Todo parecía ir de maravillas en aquella entrevista. El hombre hablaba con orgullo de su parcela y del sudor con el que había hecho germinar semillas y esperanzas, hasta que, en el fervor de la charla, llegó la pregunta: «¿Cómo te llevan los robos?».
El campesino apretó los ojos, hizo una mueca y cerró, como en acto de reflejo, los puños. «Nos están golpeando fuerte, muy fuerte. Roban más que antes, mucho más. Ya es demasiado».
Entonces, con la voz cambiada, enumeró las noches de vigilia dando vueltas por la finca, la vez en que atrapó in fagranti a un sujeto en plena madrugada cortándole unos plátanos «nuevecitos», la ocasión en que condujo a un ladrón ante las autoridades y algunas horas después lo vio en fechorías similares cerca de esos propios sembrados.
Escuchándolo, me transporté a otras historias de hurtos y piraterías en nuestros campos: la de Luis, cuyo maíz fue reducido a muy pocas mazorcas una noche de luna llena; la de Norberto, que sufrió el hurto de su infaltable yunta de bueyes; la de Domingo, quien corrió entre surcos tratando de atrapar a un bandolero y estuvo a punto de sufrir un accidente.
Pensé en el sacrificio indescriptible de Tony —mote con el que nombran al destacado agricultor de la entrevista— o en el de otros que apenas pueden dormir en tiempos de cosecha; también en la maldad sin par de aquellos que, echándose aire en cualquier parte, esperan ver crecer los productos ajenos para llevárselos sin un mínimo cargo de conciencia.
Cuánto dolor ha de experimentar una persona que consume su reloj en engordar tomates y animales, y en un pestañazo es despojada de esos bienes como si no ocurriera un hecho abominable, tremendo.
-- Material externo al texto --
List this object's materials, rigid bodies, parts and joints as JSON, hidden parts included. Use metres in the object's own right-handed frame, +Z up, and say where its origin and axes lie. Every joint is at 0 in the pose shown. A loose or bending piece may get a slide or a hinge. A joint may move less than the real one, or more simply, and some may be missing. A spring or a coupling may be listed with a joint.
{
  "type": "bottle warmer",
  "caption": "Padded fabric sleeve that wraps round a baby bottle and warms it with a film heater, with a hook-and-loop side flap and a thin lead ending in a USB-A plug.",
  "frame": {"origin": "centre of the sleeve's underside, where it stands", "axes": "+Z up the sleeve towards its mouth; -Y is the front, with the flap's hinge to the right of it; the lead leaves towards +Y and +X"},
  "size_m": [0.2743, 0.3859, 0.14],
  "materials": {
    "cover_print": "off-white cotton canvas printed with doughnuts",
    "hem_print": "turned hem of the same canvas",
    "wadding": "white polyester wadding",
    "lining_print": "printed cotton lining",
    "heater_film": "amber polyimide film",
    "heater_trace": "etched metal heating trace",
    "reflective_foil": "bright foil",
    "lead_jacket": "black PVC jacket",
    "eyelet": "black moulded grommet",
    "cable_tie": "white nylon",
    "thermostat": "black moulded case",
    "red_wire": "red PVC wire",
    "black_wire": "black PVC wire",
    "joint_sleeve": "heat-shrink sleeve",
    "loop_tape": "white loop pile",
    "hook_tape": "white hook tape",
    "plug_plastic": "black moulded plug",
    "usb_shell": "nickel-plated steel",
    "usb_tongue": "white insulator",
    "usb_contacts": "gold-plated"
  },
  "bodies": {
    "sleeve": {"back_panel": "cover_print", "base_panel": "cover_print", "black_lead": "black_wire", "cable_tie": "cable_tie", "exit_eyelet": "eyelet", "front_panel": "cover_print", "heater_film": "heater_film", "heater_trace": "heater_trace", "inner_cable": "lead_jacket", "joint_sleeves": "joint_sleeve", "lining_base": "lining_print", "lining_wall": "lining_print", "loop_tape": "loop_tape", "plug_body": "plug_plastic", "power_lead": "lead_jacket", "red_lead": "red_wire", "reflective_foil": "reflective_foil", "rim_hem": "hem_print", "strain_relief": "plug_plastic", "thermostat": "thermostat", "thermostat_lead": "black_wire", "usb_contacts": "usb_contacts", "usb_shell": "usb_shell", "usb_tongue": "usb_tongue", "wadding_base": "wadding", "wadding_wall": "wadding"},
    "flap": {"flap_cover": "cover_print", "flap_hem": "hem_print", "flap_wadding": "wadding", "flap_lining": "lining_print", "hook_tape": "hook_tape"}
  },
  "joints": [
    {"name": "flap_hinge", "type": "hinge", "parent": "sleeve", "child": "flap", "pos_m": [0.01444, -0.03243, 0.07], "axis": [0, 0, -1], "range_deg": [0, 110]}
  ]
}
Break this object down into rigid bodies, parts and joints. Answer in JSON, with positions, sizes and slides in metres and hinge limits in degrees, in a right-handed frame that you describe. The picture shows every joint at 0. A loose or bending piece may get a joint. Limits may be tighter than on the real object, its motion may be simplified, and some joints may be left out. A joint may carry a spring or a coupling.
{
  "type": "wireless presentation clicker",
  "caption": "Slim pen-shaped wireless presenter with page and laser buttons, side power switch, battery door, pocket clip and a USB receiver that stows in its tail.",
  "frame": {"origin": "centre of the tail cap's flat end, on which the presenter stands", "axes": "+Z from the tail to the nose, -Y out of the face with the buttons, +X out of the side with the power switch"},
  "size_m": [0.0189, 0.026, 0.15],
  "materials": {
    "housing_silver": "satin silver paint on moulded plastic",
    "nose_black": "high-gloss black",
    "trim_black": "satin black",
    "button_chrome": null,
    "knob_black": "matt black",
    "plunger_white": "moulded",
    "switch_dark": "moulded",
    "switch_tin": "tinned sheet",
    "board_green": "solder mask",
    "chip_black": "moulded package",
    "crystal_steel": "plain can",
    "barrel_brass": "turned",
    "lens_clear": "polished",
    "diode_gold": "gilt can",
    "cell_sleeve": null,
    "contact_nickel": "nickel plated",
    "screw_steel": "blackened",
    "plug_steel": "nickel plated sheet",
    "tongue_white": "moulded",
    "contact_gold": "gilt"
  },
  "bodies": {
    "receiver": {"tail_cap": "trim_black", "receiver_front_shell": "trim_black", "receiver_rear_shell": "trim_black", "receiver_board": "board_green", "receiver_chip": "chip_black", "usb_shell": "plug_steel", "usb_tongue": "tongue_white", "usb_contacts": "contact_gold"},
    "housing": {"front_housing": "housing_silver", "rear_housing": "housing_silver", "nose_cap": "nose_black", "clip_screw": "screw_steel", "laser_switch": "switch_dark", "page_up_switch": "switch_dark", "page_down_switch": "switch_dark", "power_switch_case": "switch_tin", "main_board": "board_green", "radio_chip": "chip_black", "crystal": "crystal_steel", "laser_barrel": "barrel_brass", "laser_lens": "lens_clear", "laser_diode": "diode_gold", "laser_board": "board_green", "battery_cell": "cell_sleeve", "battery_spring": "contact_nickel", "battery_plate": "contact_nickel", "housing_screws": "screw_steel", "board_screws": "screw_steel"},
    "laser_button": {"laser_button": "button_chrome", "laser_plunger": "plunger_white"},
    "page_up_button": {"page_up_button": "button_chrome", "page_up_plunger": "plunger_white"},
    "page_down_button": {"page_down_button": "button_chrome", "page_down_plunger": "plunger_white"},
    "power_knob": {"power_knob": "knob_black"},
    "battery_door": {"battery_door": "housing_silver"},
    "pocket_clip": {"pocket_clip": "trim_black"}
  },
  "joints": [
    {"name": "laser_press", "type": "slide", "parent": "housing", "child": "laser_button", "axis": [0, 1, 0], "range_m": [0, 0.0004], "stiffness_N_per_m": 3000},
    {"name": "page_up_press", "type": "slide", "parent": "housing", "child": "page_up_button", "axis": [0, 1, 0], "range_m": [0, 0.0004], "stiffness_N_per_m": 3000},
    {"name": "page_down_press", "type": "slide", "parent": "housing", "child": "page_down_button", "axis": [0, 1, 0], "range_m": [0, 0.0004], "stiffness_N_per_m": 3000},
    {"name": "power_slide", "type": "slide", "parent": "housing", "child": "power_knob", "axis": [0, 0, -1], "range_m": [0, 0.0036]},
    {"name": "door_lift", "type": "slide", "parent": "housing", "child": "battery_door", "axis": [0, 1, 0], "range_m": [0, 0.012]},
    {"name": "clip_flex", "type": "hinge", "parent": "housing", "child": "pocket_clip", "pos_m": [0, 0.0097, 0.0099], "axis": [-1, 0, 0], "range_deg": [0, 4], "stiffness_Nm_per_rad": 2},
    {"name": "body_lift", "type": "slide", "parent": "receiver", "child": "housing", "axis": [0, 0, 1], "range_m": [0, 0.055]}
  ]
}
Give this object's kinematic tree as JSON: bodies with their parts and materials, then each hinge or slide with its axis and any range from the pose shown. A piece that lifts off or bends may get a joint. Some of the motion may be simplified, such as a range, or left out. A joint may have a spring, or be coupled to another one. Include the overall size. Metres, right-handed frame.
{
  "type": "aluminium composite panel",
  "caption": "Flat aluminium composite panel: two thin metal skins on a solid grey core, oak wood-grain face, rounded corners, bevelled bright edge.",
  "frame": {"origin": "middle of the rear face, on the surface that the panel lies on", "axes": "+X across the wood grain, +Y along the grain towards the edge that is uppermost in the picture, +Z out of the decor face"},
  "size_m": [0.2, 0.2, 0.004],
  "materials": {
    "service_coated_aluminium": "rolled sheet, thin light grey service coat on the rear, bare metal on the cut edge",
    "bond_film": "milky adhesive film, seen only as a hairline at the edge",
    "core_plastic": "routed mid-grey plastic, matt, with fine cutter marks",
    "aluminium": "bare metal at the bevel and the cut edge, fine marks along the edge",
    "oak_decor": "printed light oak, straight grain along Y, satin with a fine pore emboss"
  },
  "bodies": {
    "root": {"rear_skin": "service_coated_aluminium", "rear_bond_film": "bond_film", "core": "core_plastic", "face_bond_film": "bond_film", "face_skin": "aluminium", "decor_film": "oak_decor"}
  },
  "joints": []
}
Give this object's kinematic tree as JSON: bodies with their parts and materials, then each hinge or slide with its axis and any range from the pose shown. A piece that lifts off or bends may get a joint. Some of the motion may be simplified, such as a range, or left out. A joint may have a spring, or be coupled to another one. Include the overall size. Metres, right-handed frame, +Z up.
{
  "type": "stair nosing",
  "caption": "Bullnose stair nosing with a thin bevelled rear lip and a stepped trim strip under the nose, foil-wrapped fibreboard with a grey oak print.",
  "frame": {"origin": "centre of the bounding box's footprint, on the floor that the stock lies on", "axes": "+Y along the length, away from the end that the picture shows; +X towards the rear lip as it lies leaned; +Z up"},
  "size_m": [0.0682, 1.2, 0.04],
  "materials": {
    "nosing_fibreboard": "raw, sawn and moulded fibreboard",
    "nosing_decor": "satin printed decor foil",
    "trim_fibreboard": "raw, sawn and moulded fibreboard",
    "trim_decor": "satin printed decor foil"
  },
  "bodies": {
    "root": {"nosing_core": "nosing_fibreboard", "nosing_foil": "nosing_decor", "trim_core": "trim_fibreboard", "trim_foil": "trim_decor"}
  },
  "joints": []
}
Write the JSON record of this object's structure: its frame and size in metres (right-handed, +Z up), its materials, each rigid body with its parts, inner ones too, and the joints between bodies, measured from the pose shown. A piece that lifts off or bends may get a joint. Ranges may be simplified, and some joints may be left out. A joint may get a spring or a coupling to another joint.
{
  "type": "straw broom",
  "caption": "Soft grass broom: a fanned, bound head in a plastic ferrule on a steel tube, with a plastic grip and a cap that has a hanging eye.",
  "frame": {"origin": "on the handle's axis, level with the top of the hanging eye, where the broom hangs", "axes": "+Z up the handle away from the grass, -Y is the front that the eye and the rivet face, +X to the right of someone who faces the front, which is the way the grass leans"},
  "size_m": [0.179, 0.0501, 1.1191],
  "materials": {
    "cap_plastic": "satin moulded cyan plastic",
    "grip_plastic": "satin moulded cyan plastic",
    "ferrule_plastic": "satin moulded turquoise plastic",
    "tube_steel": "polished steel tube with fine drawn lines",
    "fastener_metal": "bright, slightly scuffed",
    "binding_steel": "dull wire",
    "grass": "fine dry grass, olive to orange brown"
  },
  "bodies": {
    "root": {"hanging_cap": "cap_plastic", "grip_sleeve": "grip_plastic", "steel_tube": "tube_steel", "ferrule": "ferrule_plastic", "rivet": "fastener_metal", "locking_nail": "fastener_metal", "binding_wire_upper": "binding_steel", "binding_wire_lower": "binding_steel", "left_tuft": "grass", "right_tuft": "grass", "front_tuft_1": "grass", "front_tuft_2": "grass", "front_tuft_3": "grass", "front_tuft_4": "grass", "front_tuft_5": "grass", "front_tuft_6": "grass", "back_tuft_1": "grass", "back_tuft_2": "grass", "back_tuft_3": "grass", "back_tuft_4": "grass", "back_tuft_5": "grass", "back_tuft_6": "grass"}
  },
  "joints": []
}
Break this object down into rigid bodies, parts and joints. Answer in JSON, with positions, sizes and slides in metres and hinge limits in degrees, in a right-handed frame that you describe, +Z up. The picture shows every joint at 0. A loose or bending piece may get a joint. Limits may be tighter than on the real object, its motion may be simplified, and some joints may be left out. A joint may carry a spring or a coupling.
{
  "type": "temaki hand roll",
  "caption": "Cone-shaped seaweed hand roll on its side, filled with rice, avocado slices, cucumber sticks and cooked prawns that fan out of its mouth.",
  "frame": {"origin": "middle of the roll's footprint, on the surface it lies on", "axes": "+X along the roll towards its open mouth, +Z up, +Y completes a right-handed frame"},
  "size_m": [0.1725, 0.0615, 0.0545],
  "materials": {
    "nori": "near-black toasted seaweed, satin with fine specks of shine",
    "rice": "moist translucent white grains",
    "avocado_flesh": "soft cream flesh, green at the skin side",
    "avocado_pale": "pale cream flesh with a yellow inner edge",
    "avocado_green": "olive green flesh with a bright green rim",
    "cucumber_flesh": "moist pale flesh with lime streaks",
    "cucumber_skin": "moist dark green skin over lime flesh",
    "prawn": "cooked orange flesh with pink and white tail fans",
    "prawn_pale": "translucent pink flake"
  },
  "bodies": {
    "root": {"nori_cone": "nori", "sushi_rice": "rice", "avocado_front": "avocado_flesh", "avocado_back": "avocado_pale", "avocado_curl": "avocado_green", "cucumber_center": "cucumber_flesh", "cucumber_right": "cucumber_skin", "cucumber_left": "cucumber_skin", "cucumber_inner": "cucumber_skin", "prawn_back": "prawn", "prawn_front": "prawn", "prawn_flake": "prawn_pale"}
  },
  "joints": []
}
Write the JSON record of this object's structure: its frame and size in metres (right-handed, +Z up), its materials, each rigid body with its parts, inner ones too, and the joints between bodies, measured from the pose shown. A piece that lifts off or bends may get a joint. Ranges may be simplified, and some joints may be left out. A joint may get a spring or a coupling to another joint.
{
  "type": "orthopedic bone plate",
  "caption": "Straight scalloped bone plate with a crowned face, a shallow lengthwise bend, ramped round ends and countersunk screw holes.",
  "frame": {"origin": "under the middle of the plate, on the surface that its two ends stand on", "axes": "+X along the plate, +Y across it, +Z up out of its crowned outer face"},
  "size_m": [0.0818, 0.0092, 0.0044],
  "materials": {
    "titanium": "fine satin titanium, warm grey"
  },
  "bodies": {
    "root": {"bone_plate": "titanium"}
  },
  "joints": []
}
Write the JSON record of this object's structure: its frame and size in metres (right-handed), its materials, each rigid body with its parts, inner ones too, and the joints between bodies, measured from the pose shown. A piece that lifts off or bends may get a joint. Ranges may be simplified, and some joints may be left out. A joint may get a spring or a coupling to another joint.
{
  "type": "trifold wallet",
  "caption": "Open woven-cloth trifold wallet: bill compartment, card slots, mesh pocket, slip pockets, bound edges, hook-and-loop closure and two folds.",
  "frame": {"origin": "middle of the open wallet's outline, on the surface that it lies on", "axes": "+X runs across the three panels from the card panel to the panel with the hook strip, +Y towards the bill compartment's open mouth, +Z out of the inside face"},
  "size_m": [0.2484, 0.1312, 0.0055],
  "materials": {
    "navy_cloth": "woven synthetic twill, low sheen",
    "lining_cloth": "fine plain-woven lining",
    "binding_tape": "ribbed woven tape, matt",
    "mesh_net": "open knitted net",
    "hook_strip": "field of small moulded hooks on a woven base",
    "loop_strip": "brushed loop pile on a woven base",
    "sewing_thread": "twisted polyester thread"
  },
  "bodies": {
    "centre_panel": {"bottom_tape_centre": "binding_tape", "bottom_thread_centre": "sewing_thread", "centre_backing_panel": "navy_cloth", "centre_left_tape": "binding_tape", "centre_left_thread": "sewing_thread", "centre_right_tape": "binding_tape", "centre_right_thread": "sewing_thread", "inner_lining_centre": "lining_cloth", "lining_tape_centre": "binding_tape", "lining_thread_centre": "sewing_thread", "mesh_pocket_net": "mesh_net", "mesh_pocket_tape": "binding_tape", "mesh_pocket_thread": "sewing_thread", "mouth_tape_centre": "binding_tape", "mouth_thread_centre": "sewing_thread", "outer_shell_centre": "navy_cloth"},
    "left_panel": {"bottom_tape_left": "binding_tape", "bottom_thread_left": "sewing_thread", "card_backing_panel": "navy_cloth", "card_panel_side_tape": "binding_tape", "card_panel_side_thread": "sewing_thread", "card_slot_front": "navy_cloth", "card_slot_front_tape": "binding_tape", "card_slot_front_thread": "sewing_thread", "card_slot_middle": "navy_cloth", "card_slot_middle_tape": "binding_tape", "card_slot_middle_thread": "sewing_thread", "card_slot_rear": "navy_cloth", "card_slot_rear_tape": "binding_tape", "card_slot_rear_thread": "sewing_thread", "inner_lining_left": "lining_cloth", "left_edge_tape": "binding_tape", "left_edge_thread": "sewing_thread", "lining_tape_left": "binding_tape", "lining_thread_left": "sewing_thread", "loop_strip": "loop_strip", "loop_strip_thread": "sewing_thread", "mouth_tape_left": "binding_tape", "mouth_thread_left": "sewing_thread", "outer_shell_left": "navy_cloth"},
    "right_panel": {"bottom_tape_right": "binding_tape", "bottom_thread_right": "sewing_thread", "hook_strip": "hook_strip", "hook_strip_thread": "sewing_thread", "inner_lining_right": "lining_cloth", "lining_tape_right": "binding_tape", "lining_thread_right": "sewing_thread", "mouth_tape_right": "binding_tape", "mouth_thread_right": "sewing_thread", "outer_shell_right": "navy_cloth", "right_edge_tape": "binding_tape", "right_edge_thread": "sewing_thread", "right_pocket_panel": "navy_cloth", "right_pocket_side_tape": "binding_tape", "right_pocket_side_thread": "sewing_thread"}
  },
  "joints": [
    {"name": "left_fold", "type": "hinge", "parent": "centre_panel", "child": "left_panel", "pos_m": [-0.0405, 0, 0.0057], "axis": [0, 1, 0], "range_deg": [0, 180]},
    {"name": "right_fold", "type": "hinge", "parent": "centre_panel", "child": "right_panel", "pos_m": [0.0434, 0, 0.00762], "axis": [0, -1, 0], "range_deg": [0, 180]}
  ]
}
Así me dije mientras veía la tristeza en la mirada de Tony.
Recordé la época en que mi madre, en el entonces caserío de Cautillo Merendero (ahora poblado), soltaba las gallinas entre herbazales y estas retornaban con sus pollitos recién nacidos en fila. Evoqué la etapa en la que no había que amarrar ni encorralar los cerdos en nuestros campos, esos que hoy son azotados a menudo por las referidas plagas humanas.
Tales reminiscencias son aplicables a la ciudad, donde era difícil encontrar relatos de bicicletas arrebatadas, celulares quitados o casas irrumpidas con personas dentro, temas que pudieran profundizarse en siguientes trabajos periodísticos.
Sé que la vida ha cambiado hasta límites insospechados, que la escasez a veces nos supera; que en tiempos de crisis afloran más rateros, delincuentes, malhechores. Pero también sé que mucho tiempo atrás, cuando había mayor precariedad, los robos no estaban a la orden del día, acaso porque los pocos que ocurrían eran castigados con una severidad extrema.
El único camino para superar un problema es conociendo su existencia, se ha dicho muchas veces. Esta verdad nos debería llevar a no usar orejeras, a pensar cuáles serían las fórmulas y los modos efectivos, lejos de consignas o fiebres ocasionales, para luchar contra ese flagelo que hoy amarga los días de Tony y de muchos otros más allá de los campos y ciudades. En esa batalla, que debería ser integradora y multifactorial, nos va la propia existencia.